Parte dos jornais da capital simplesmente ignorou o “estudo” – cujo dado mais relevante, na realidade, é o fato de não ter havido praticamente nenhuma mudança no respeito às faixas de pedestre mesmo com o investimento de milhões em peças publicitárias com este foco. Agentes analisaram o comportamento de motoristas em quatro cruzamentos diferentes da capital e constataram que, antes da campanha, 89,6% deles desrespeitaram a faixa, e depois 86,1%. Em um dos cruzamentos observados, na Rua Haddock Lobo, nos Jardins, houve aumento do desrespeito: de 91,2% na primeira amostragem, o índice saltou para 93,5%. A informação não foi divulgada no informe institucional da Prefeitura, mas consta no site do Centro de Treinamento e Educação de Trânsito da CET.

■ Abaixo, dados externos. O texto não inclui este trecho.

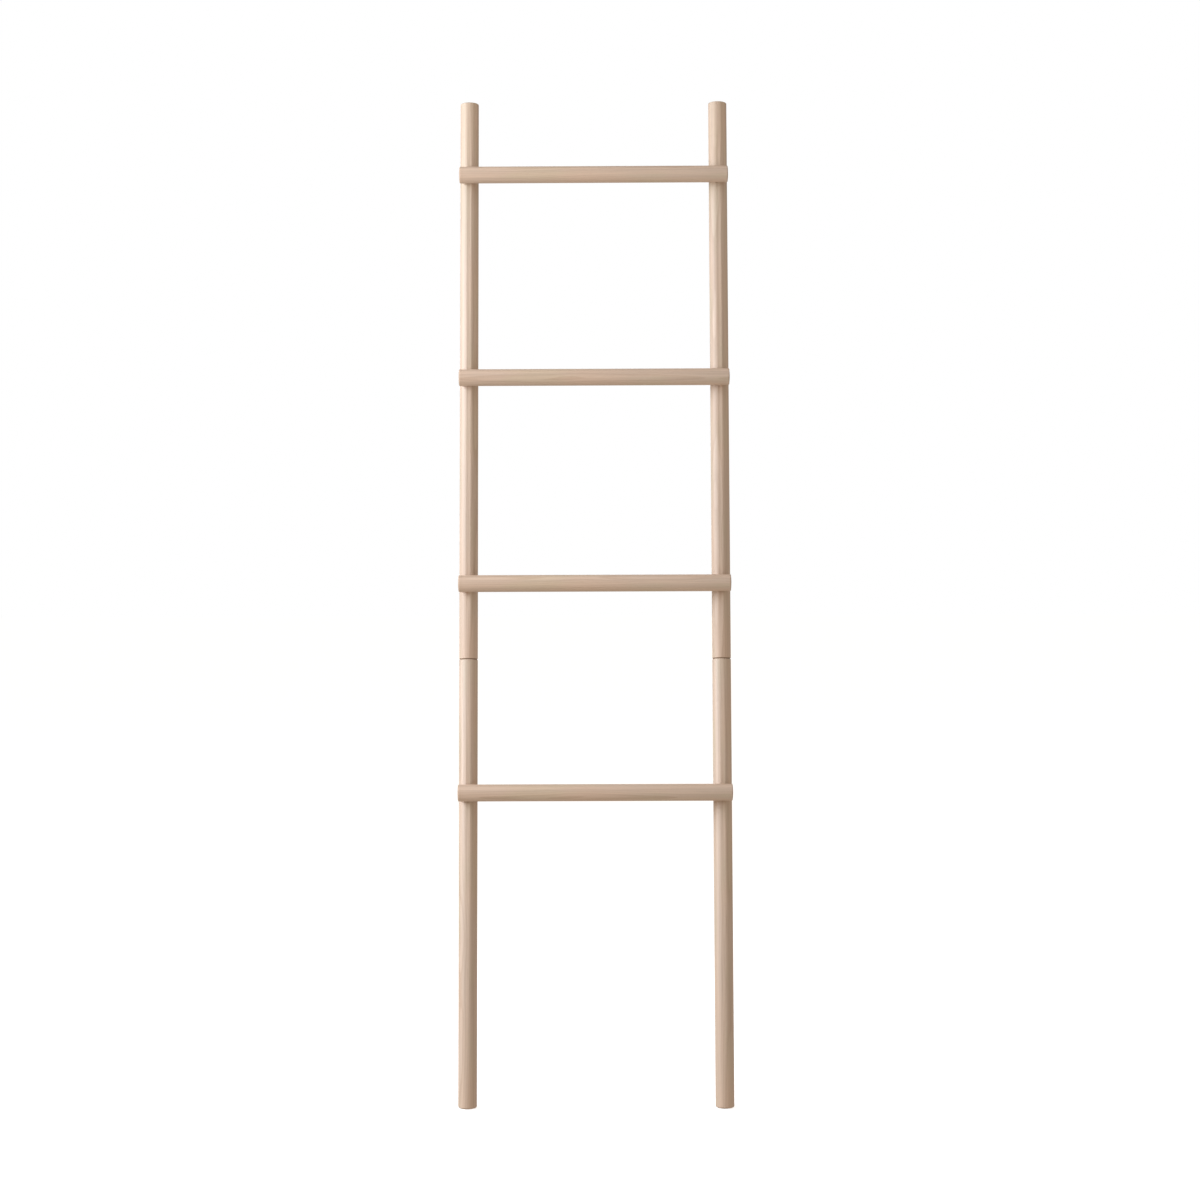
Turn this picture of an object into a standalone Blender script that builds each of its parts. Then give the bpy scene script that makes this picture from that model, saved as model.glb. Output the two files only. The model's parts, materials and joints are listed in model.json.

O jornal Estadão publicou um texto debochado sobre os dados apresentados. A Folha de S. Paulo, por sua vez, abriu espaço para a responsabilização dos pedestres, publicando até um infográfico indicando como o braço deve ser levantado ao se atravessar a rua. A verdade é que, com ou sem o braço levantado, o pedestre tem preferência sempre nas faixas (salvo quando há semáforos orientando a passagem de pessoas e veículos), conforme indica o Código de Trânsito Brasileiro. O artigo 214 prevê que “deixar de dar preferência de passagem a pedestre e a veículo não motorizado: que se encontre na faixa a ele destinada; que não haja concluído a travessia mesmo que ocorra sinal verde para o veículo; portadores de deficiência física, crianças, idosos e gestantes” é infração gravíssima. Desrespeitar o pedestre “quando houver iniciado a travessia mesmo que não haja sinalização a ele destinada; que esteja atravessando a via transversal para onde se dirige o veículo” é infração grave. Os artigos 215, 216 e 217 também fazem referência à necessidade de se priorizar o direito de quem caminha.